The bikes, which were developed by the Russian startup Hoversurf, debuted in early October at the Gulf Information Technology Exposition (GITEX) in Dubai. Like Hoversurf’s Scorpion-3 hoverbike, the police version is battery-powered and uses propellers at each corner to float like a drone. The newly-released model can reach maximum altitudes of 16 feet and move at speeds of up to 43 mph. Though the quadcopter can only carry one passenger at a time, it can withstand weights of up to 660 pounds. A fully charged battery is enough to fuel a 25-minute ride.

The futuristic addition to the force’s fleet of vehicles isn’t designed for chasing bad guys. Rather, the city hopes to use it to reach out-of-the-way spots during emergencies. If there’s a car wreck at the end of a traffic jam, for example, the Scorpion hoverbike could simply fly over the congestion and reach the scene faster than the department could with cars on the ground.

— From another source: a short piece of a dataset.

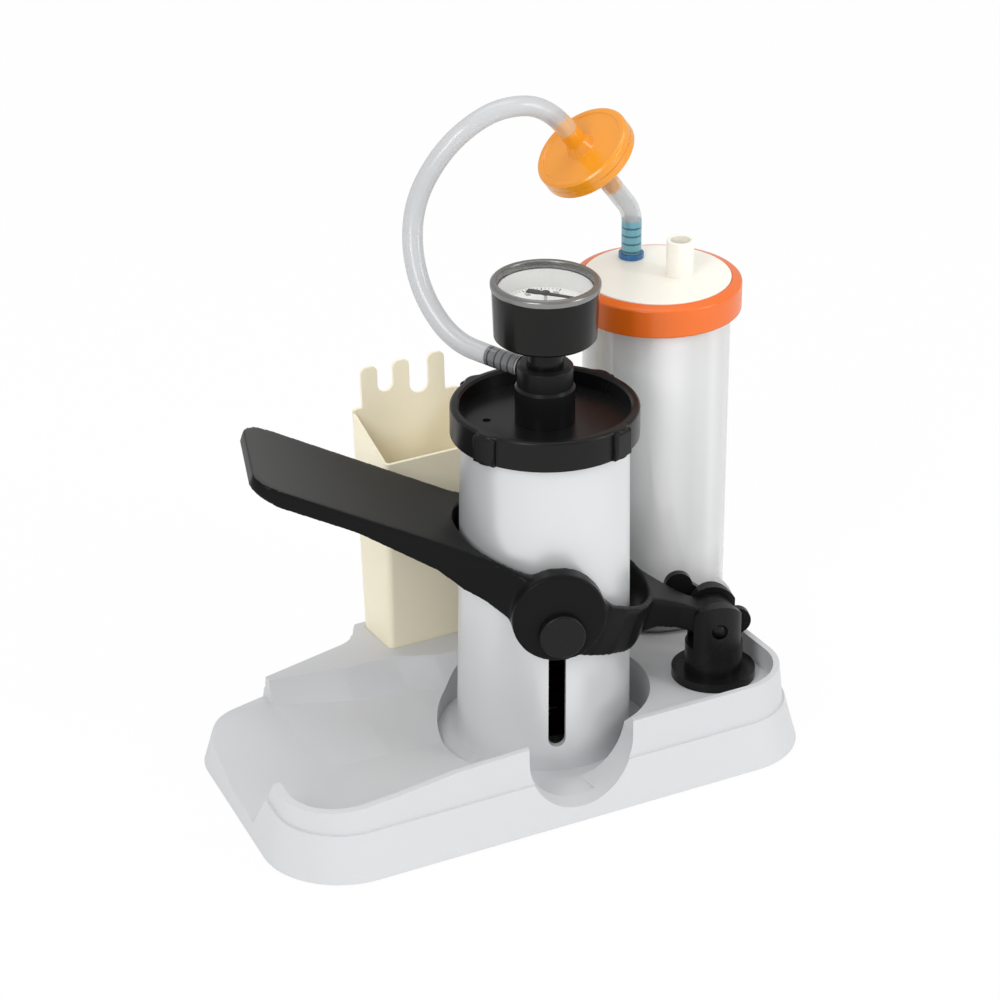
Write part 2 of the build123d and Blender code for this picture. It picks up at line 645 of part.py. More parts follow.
def pivot_post():
    post = Pos(PIVOT_X, 0, 0) * tube(POST_FLANGE_R, 0, FLOOR_Z, FLOOR_Z + POST_FLANGE_H)
    post += Pos(PIVOT_X, 0, 0) * tube(POST_R, 0, FLOOR_Z, PIVOT_Z)
    head = bar_y(PIVOT_X, PIVOT_Z, POST_R - 1, -POST_R - 2, POST_R + 2)
    post += head & (Pos(PIVOT_X, 0, 0) * tube(POST_R, 0, FLOOR_Z, PIVOT_Z + POST_R + 5))
    gap = TAIL_HALF_W + FIT_GAP
    post -= block(PIVOT_X - 30, PIVOT_X + 30, -gap, gap, PIVOT_Z - EYE_R - 1.2, PIVOT_Z + 40)
    post -= bar_y(PIVOT_X, PIVOT_Z, PIVOT_BOLT_R + SEAT_GAP, -30, 30)
    for x, y in post_screw_places():
        post -= Pos(x, y, 0) * tube(1.9, 0, FLOOR_Z - 1, FLOOR_Z + 5)
    return post


def pivot_bolt():
    bolt = bar_y(PIVOT_X, PIVOT_Z, PIVOT_BOLT_R, -POST_R + 1.2, POST_R + 9)
    return bolt


def wing_nut():
    y0, y1 = POST_R + 0.3, POST_R + 10
    nut = bar_y(PIVOT_X, PIVOT_Z, 10.5, y0, y1)
    wing = Pos(PIVOT_X, 0, PIVOT_Z) * Rot(0, 36, 0) * (
        block(-24, 24, y0 + 2, y0 + 7, -6, 6) + bar_y(24, 0, 9, y0 + 2, y0 + 7) + bar_y(-24, 0, 9, y0 + 2, y0 + 7)
    )
    return nut + wing - bar_y(PIVOT_X, PIVOT_Z, PIVOT_BOLT_R + 0.02, 0, POST_R + 20)


# Suction jar
def at_jar(shape):
    return Pos(JAR_X, JAR_Y, 0) * shape


def jar():
    inner = JAR_R - JAR_WALL
    low = FLOOR_Z
    body = lathe([
        (0, low), (JAR_R - 4, low), (JAR_R - 0.6, low + 3.4), (JAR_R, RING_LOW_Z), (JAR_R, JAR_TOP_Z),
        (inner, JAR_TOP_Z), (inner - 0.6, low + 5), (inner - 3, low + 3), (0, low + 3),
    ])
    return at_jar(body)


LID_GASKET_Z = JAR_TOP_Z + SEAT_GAP


def lid_gasket():
    return at_jar(tube(JAR_R, JAR_R - JAR_WALL, LID_GASKET_Z, LID_GASKET_Z + 1.5))


def jar_lid():
    low = LID_GASKET_Z + 1.5 + SEAT_GAP
    lid = at_jar(tube(RING_R - RING_LIP - FIT_GAP, 0, low, low + 1.8) + tube(JAR_R, 0, low, LID_Z))
    lid += at_jar(tube(JAR_R - JAR_WALL - 0.4, JAR_R - JAR_WALL - 2.4, low - 6, low))
    lid += Pos(PORT_X, PORT_Y, 0) * tube(PORT_R, 0, LID_Z - 2, LID_Z + PORT_H)
    lid += Pos(PORT_X, PORT_Y, 0) * tube(PORT_R - 1, 0, low - 22, LID_Z)
    lid -= Pos(PORT_X, PORT_Y, 0) * tube(PORT_R - 2.2, 0, low - 30, LID_Z + PORT_H + 5)
    lid -= Pos(BARB_X, BARB_Y, 0) * tube(5.2, 0, low - 5, LID_Z + 5)
    return lid


def lid_ring():
    low, high = RING_LOW_Z, RING_TOP_Z
    lip = LID_GASKET_Z + 1.5 + SEAT_GAP + 1.8 + SEAT_GAP
    inner = RING_R - RING_LIP
    return at_jar(lathe([
        (JAR_R + FIT_GAP, low), (RING_R - 0.6, low), (RING_R, low + 0.6), (RING_R, high - 2.2),
        (RING_R - 1, high - 1.2), (JAR_R + FIT_GAP, high + 0.6), (JAR_R + FIT_GAP, lip), (inner, lip),
        (inner, lip - 5), (JAR_R + FIT_GAP, lip - 5),
    ]))


def lid_barb():
    low = LID_GASKET_Z + 1.5 + SEAT_GAP
    z = LID_Z
    barb = lathe([
        (0, low - 4), (5.0, low - 4), (5.0, z), (6.0, z), (6.0, z + 3.4), (3.5, z + 3.5), (3.5, z + 21), (0, z + 21.5),
    ])
    for i in range(3):
        step = z + 6 + 5.4 * i
        barb += lathe([(0, step), (HOSE_BORE_R - RUN_GAP, step), (3.5, step + 4.4), (0, step + 4.4)])
    barb -= tube(2.6, 0, low - 10, z + 40)
    return Pos(BARB_X, BARB_Y, 0) * barb


def barb_ring():
    return Pos(BARB_X, BARB_Y, 0) * tube(8.2, 6.0 + SEAT_GAP, LID_Z, LID_Z + 3.6)


FLOAT_TOP_Z = LID_GASKET_Z + 1.5 + SEAT_GAP
CAGE_R = 9.2
CAGE_H = 44.0
BALL_R = 6.0
BALL_TRAVEL = 20.0


def float_cage():
    low = FLOAT_TOP_Z - CAGE_H
    cage = tube(CAGE_R, CAGE_R - 2, low, FLOAT_TOP_Z - SEAT_GAP) + tube(CAGE_R, 3, low, low + 2)
    cage += tube(CAGE_R, 5.2, FLOAT_TOP_Z - 5, FLOAT_TOP_Z - SEAT_GAP)
    for i in range(4):
        cage -= Rot(0, 0, 45 + 90 * i) * block(4, 14, -3.2, 3.2, low + 6, low + 30)
    return Pos(BARB_X, BARB_Y, 0) * cage


def float_ball():
    return Pos(BARB_X, BARB_Y, FLOAT_TOP_Z - CAGE_H + 2 + FIT_GAP + BALL_R) * Sphere(BALL_R)


# Filter: its axis leans and meets the barb's axis at the jar hose's corner
TILT, HEADING = radians(FILTER_TILT), radians(FILTER_HEADING)
FILTER_AXIS = (sin(TILT) * cos(HEADING), sin(TILT) * sin(HEADING), cos(TILT))
HOSE_CORNER = (BARB_X, BARB_Y, HOSE_CORNER_Z)
FILTER_AT = tuple(p + FILTER_DROP * d for p, d in zip(HOSE_CORNER, FILTER_AXIS))


def on_filter(shape):
    across = (cos(TILT) * cos(HEADING), cos(TILT) * sin(HEADING), -sin(TILT))
    return Plane(origin=FILTER_AT, x_dir=across, z_dir=FILTER_AXIS) * shape


def filter_half():
    half = FILTER_THICK / 2
    bore = HOSE_BORE_R - 0.1
    shell = lathe([
        (0, 1.2), (FILTER_R - 1.6, 1.2), (FILTER_R - 1.6, 0.1), (FILTER_R, 0.1), (FILTER_R, half - 1.5),
        (FILTER_R - 1.5, half), (FILTER_R - 4.5, half), (FILTER_R - 5.2, half - 0.9), (HOSE_R + 3, half - 0.3),
        (HOSE_R + 0.4, half + FILTER_HUB), (HOSE_R, half + FILTER_HUB + FILTER_STUB), (bore, half + FILTER_HUB + FILTER_STUB),
        (bore, FILTER_REACH), (0, FILTER_REACH),
    ])
    shell -= lathe([(0, 0), (FILTER_R - 3.2, 0), (FILTER_R - 3.2, half - 2.6), (0, half - 2.6)])
    return shell - tube(2.5, 0, 0, FILTER_REACH + 5)


def filter_membrane():
    return on_filter(tube(FILTER_R - 1.6 - SEAT_GAP, 0, -0.9, 0.9))


HOSE_START_D = 18.4
HOSE_END_D = FILTER_THICK / 2 + FILTER_HUB + FILTER_STUB + SEAT_GAP


def filter_point(distance):
    return tuple(p + distance * d for p, d in zip(FILTER_AT, FILTER_AXIS))


def bend_radii(points):
    """The largest radius that each corner's runs allow."""
    radii = []
    for a, b, c in zip(points, points[1:], points[2:]):
        run_in, run_out = Vector(*b) - Vector(*a), Vector(*c) - Vector(*b)
        turn = run_in.get_angle(run_out)
        radii.append(0.45 * min(run_in.length, run_out.length) / tan(radians(turn / 2)))
    return radii


def hose_along(points, radii):
    path = FilletPolyline(*points, radius=radii)
    start = Plane(origin=path @ 0, z_dir=path % 0)
    solid = sweep(start * Circle(HOSE_R), path) - sweep(start * Circle(HOSE_BORE_R), path)
    area = 3.14159265 * (HOSE_R ** 2 - HOSE_BORE_R ** 2)
    print("hose length", round(path.length, 1), "volume / length x section",
          round(solid.volume / (path.length * area), 4), "radii", [round(r) for r in radii])
    return solid


def vacuum_hose():
    turn = radians(TEE_PORT_TURN)
    start = (HOSE_START_D * cos(turn), HOSE_START_D * sin(turn), TEE_PORT_Z)
    points = [start, *HOSE_ROUTE, filter_point(HOSE_END_D + 24), filter_point(HOSE_END_D)]
    return hose_along(points, bend_radii(points))


def jar_hose():
    start = filter_point(-HOSE_END_D)
    end = (BARB_X, BARB_Y, LID_Z + 3.6 + SEAT_GAP)
    points = [start, HOSE_CORNER, end]
    return hose_along(points, [24.0])


# Catheter box
def catheter_box():
    box = box_loft(0, POCKET_Z + SEAT_GAP) - box_loft(-BOX_WALL, POCKET_Z + 2.6)
    back = BOX_MOUTH[3]
    # The side walls fall from the back wall's shoulders to the front wall's top
    cut = section(-120, [
        (0, BOX_FRONT_Z), (BOX_MOUTH[2] + BOX_WALL, BOX_FRONT_Z), (back - BOX_WALL - 1, BOX_SHOULDER_Z - 2),
        (back - BOX_WALL - 1, 300), (0, 300),
    ])
    box -= extrude(cut, 200)
    lean = (back - BOX_FOOT[3]) / (BOX_SHOULDER_Z - POCKET_Z)
    low, first, last = BOX_SHOULDER_Z - 4, FINGER_SPANS[0][0], FINGER_SPANS[-1][1]
    panel = Pos((first + last) / 2, (low + BOX_FINGER_Z) / 2) * Rectangle(last - first, BOX_FINGER_Z - low)
    for (_, a0), (a1, _), notch_z in zip(FINGER_SPANS, FINGER_SPANS[1:], NOTCH_LOW_Z):
        r = (a1 - a0) / 2
        panel -= Pos((a0 + a1) / 2, notch_z + r) * Circle(r)
        panel -= Pos((a0 + a1) / 2, BOX_FINGER_Z) * Rectangle(2 * r, 2 * (BOX_FINGER_Z - notch_z - r))
    panel = fillet(panel.vertices().group_by(Axis.Y)[-1], 4)
    box += Pos(0, back - lean * BOX_SHOULDER_Z, 0) * Rot(90 - degrees(atan(lean)), 0, 0) * extrude(panel, BOX_WALL)
    return turned(box)


keep("base_tray", base_tray())
keep("rubber_feet", rubber_feet())
keep("pump_screws", screws(pump_screw_places(), 4.0, HOUSING_FOOT_Z + 9, 1.4))
keep("post_screws", screws(post_screw_places(), FLOOR_Z - 12, FLOOR_Z + 4.6, FLOOR_Z - 14.6))
keep("pump_housing", pump_housing())
keep("spring_seat", spring_seat())
keep("return_spring", return_spring())
keep("piston_head", piston_head())
keep("piston_seal", piston_seal())
keep("exhaust_flap", exhaust_flap())
keep("flap_screw", flap_screw())
keep("piston_rod", piston_rod())
keep("crosshead", crosshead())
keep("cross_pin", cross_pin())
keep("pin_caps", pin_caps())
keep("pump_cap", pump_cap())
keep("cap_gasket", cap_gasket())
keep("inlet_flap", inlet_flap())
keep("inlet_keeper", inlet_keeper())
keep("tee_body", tee_body())
keep("gauge_stem", gauge_stem())
keep("gauge_case", gauge_case())
keep("gauge_bezel", gauge_bezel())
keep("gauge_liner", gauge_inner_wall())
keep("gauge_glass", gauge_glass())
keep("gauge_dial", gauge_dial())
keep("gauge_movement", gauge_movement())
keep("gauge_pointer", gauge_pointer())
keep("lever_yoke", lever_yoke())
keep("pivot_post", pivot_post())
keep("pivot_bolt", pivot_bolt())
keep("wing_nut", wing_nut())
keep("jar", jar())
keep("lid_gasket", lid_gasket())
keep("jar_lid", jar_lid())
keep("lid_ring", lid_ring())
keep("lid_barb", lid_barb())
keep("barb_ring", barb_ring())
keep("float_cage", float_cage())
keep("float_ball", float_ball())
keep("filter_upper", on_filter(filter_half()))
keep("filter_lower", on_filter(Rot(180, 0, 0) * filter_half()))
keep("filter_membrane", filter_membrane())
keep("vacuum_hose", vacuum_hose())
keep("jar_hose", jar_hose())
keep("catheter_box", catheter_box())

os.makedirs("parts", exist_ok=True)
for name, shape in parts.items():
    export_step(shape, f"parts/{name}.step")
print("rest angle", round(REST_ANGLE, 3), "stroke", round(STROKE, 2),
      "mm per rad", round(STROKE / radians(SWING), 3))
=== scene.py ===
# %% [markdown]
# # A foot-pedal vacuum aspirator
#
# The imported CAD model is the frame: its sizes, places and joints are fixed. This script gives each CAD
# node a procedural finish and smooth shading, many of them with a softened edge, and adds in Blender what
# the solids leave out or only stand in for: the print on the gauge's dial, the square grips of the pump's
# cap and the soft vacuum hose. Lengths are in metres.

import json
from math import cos, pi, radians, sin

import bmesh
import bpy
from mathutils import Matrix, Vector


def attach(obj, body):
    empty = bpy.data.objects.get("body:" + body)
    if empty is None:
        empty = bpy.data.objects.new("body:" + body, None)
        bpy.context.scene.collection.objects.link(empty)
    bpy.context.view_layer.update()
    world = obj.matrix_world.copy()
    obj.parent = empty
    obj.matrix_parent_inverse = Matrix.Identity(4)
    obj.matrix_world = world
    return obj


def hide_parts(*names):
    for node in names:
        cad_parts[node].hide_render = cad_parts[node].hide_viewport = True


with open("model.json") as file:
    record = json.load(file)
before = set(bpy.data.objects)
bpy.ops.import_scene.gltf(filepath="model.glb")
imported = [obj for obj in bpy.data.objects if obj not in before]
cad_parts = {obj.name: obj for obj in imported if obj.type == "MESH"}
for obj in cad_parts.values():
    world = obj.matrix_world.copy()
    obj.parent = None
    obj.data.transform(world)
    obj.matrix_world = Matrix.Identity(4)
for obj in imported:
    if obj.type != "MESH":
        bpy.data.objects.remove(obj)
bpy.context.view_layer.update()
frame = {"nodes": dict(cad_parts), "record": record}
scene = bpy.context.scene
scene.view_settings.view_transform = "Standard"
print("CAD nodes:", len(frame["nodes"]))

# %% [markdown]
# ## Shared places
#
# On the real object the hose is pushed on to the tee's barb at one end and on to the filter's stub at the
# other, and the filter hangs on a short, bent hose above the jar. The hose's route and the tinted bands
# near its ends both need those places, so each is named once here, with the same sizes as in the CAD's
# source.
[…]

While cities around the world are still figuring out how low-flying drones and vehicles fit into pedestrian areas, Dubai has been quick to embrace the technology. In 2015, the city invested in jetpacks for first responders. While it's still unclear when the gadgets will be used in an official capacity, the CEO of Hoversurf has confirmed that mass production of the bikes is already underway.